The EJA was acting on behalf of Chris McCoomb, a volunteer coordinator with Australian Unemployed Workers Union. The legal service asked ACCC to look into public representations by the Indian firm that would lead job seekers, including indigenous residents, to spend money training for “jobs that will never exist.” This comes two years after the Land Court of Queensland found that Adani had inflated figures by almost 700 per cent.

At least one Queensland mining training outfit is using Adani’s “inflated figures to promote sometimes costly training courses and certifications” to job seekers, according to McCoomb’s 17-page complaint. The outfit is reportedly advertising a one-day “mining induction course” for A$650 while other outfits are charging up to A$1200 for their courses.

As overseas banks distance themselves from the controversial coal mine project, advertisements published by the Adani group in newspapers last month and online job portals maintain its claim that the project will create 10,000 jobs.

Despite the Land Court’s finding that Adani overstated the job figures in 2015, state Opposition leader Tim Nicholls repeated the figure during election campaign in Queensland and Prime Minister Malcolm Turnbull reiterated it. The Indian envoy to Australia, Harinder Sidhu, told Hindu BusinessLine in an interview that the $16-billion Adani coal mine and rail project will be dynamic for the local economy once it’s up and running, and that “a substantial number, if not a majority of those jobs would come for the local people.”

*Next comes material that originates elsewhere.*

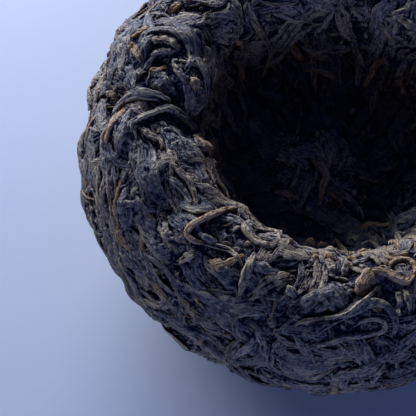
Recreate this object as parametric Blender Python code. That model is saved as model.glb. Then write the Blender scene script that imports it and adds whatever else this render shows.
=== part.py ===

To counter the massive protests the proposed coal mine is facing, Adani had launched a public relations campaign this year. McCoomb, who complained to EJA, said the project created a lot of false promises as they know “that the figures Adani are throwing around out there aren’t consistent with what [their expert] told the Queensland land court.”

While the ACCC spokesman did not comment on the complaint filed against Adani, the Indian company could not be reached for comment, ABC News reported. The EJA asked for ACCC’s intervention on the same issue in 2015, acting for lobby group GetUp. The consumer watchdog asked GetUp to pursue its own legal action.